I tried to get together with James, in 1983, when I had just moved to San Diego. Well, he wasn’t to keen on the idea of maybe having a beer together and finally meet one-another, so it became clear to me- that for whatever reason, this “father-son” thing wasn’t going to work out. So I basically bailed on future efforts, and figured if he wasn’t going to put forth an effort to see his son- well he wasn’t worth meeting. All said and done for 10 years or so.
I called Fran Herndon in 1995- 1998- 2000 something, and something, and a few more somethings. I think the sheer tenacity and the ability to frame his whereabouts (Paris in 1955) made her reconsider the fact that maybe I wasn’t a con-artist looking for a free meal. She gave me Jack Herndon’s phone number, which I called and left a few messages to- but never got a response. It was also clear to me that she hated the man, and was glad he was out of her life. I don’t know what to say about that.
I wrote my mom a letter about my life in Portland, and part of it includes my initial assessment of my encounter with James Herndon.
The bottom line?
I don’t quit on anything.
I have been doing this since 1976 (38 years) albeit in spurts- as I make a surge of inquiries, and then after no net result, just let it lie for 5 or 6 years. But I have never quit anything in my life, and have hitchhiked across this country from West Lafayette IN > Chicago IL > Durham NC > Pittsburgh PA > Portland OR > and back to Indianapolis (to visit my mom- rather than take a direct flight to Orlando FL for Navy boot camp). I gave up a free ride to Purdue university- to do it my way.
James Herndon (1926–1990) was an American writer and educator. He is best known for two memoirs of teaching, The Way It Spozed To Be and How To Survive In Your Native Land. He is considered one of the influential 1970s writers on education, among the ranks of John Holt, George Dennison, Jonathan Kozol, Paul Goodman, and Herbert Kohl.
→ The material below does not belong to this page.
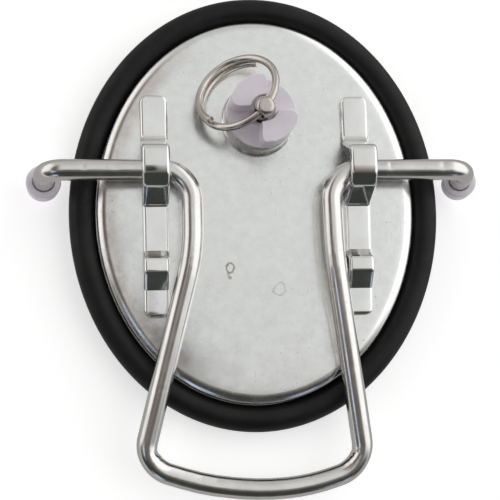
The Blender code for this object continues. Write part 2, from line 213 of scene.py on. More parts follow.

Herndon’s first book, The Way It Spozed To Be (1968), chronicles his first year teaching, in a poor, segregated junior high school in urban California. This book describes his despair at the inadequacy of the school system and his innovative efforts to teach his students to read, which led to his being fired at the end of the year for poor classroom management.
The Way It Spozed to Be deals incisively with what is still the root problem of ghetto schools: their appalling failure to reach the kids, their obsession with rote learning and imposed discipline, which only drives them further into apathy and rebellion. . . . This book exposes the conflict between image and reality, between the way things “spozed to be” and the way they are.
Herndon’s second book How To Survive In Your Native Land (1971) centers on Herndon’s subsequent decade teaching. Its humorous, Beat style led reviewers to compare Herndon to Kurt Vonnegut.
In How to Survive in Your Native Land James Herndon details classroom life and the inescapable realities of a school situation. This is a compelling vision of what really goes on in school and how the conventional school structure actually affects teaching and learning. The realities may be hard, but Herndon’s humorous touch makes this book easy to read.
In 1973, Herndon privately published Everything As Expected, an account of his then-wife Fran Herndon’s collage collaborations with poet Jack Spicer. The Herndons were part of Jack Spicer‘s circle in San Francisco
Sorrowless Times, James Herndon’s memoir of his years as a merchant marine during World War II, was published in 1981.
In 1985, Herndon published Notes From A Schoolteacher, further musings on American education, including his reflections on his role as president of his local teachers’ union.